> _Aim of the task_:
Lift out all lines below that contain "parts".

● ● ●

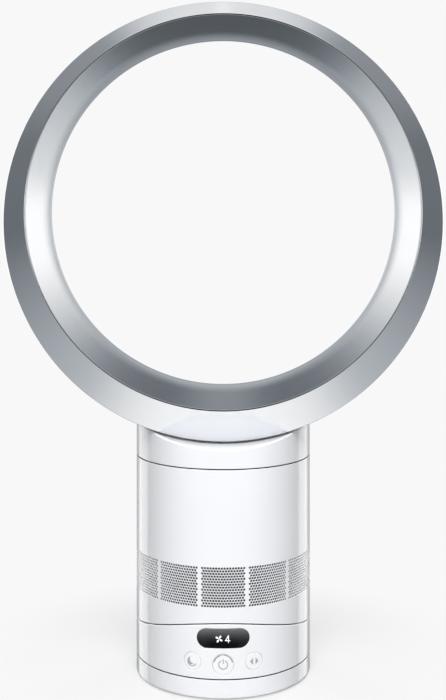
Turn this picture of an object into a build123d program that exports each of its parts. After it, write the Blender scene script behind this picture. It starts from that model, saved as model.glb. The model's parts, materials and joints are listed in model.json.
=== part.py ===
from build123d import *
from math import acos, asin, cos, hypot, pi, radians, sin, sqrt, tan
import os

# A bladeless desk fan. An impeller in the upright body draws air through a perforated band and
# drives it up the neck into a hollow ring, which blows it forward through a thin annular slot.
# Millimetres, +Z up. The origin is on the floor under the axis of the round base, and the front
# of the fan faces -Y.

os.makedirs("parts", exist_ok=True)

# ---------------------------------------------------------------- driving dimensions

# Clearances
seam_gap = 0.8  # seen between casings that slide past each other
running_gap = 0.3  # between moving surfaces that aren't bearings
fit_gap = 0.1  # between pieces pushed or screwed together
shaft_gap = 0.05  # in a bush or a bearing

# Round casings
body_radius = 72.5
casing_wall = 2.5
edge_round = 0.4  # on the casings' outer edges
inner_radius = body_radius - casing_wall

# Stand
foot_height = 2.2
foot_width = 7.0
foot_pocket = 0.8
plate_thickness = 2.5
ballast_height = 4.0
ballast_radius = 50.0
ballast_bore = 22.0
deck_thickness = 2.5
stand_height = 16.1
stand_edge_round = 2.1
skirt_lift = 0.8
cable_bore = 5.5
stand_screw_circle = 36.0

# Sweep drive
gear_module = 1.25
gear_teeth = 48
pinion_teeth = 12
gear_height = 4.5
gear_backlash = 0.3
mesh_gap = 0.1
spindle_radius = 9.0
spindle_flange_radius = 14.0
spindle_flange_height = 2.0
thread_radius = 8.0
nut_height = 3.5
bush_wall = 2.85
bush_flange_height = 2.4
motor_radius = 14.0
motor_height = 19.0
motor_shaft_radius = 2.5
glide_ring_inset = 14.0
glide_ring_width = 5.0
glide_pad_height = 0.8

# Control base
floor_thickness = 2.5
cradle_low = 45.0
cradle_radius = 183.1
cradle_thickness = 2.5
boss_radius = 4.0
boss_inset = 9.0
window_width = 41.2
window_height = 15.3
window_middle = 48.6
window_thickness = 2.2
button_radius = 7.0
power_button_radius = 8.2
button_angle = 19.7
button_middle = 29.6
power_button_middle = 28.3
button_gap = 0.15
button_travel = 0.8
button_flange = 1.3
button_flange_thickness = 2.1
panel_board_inset = 12.8
panel_board_thickness = 1.8
panel_board_half_angle = 31.0
board_thickness = 1.6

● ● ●

> _Exercise solution_:
Turn this picture of an object into a build123d program that exports each of its parts. After it, write the Blender scene script behind this picture. It starts from that model, saved as model.glb. The model's parts, materials and joints are listed in model.json.
os.makedirs("parts", exist_ok=True)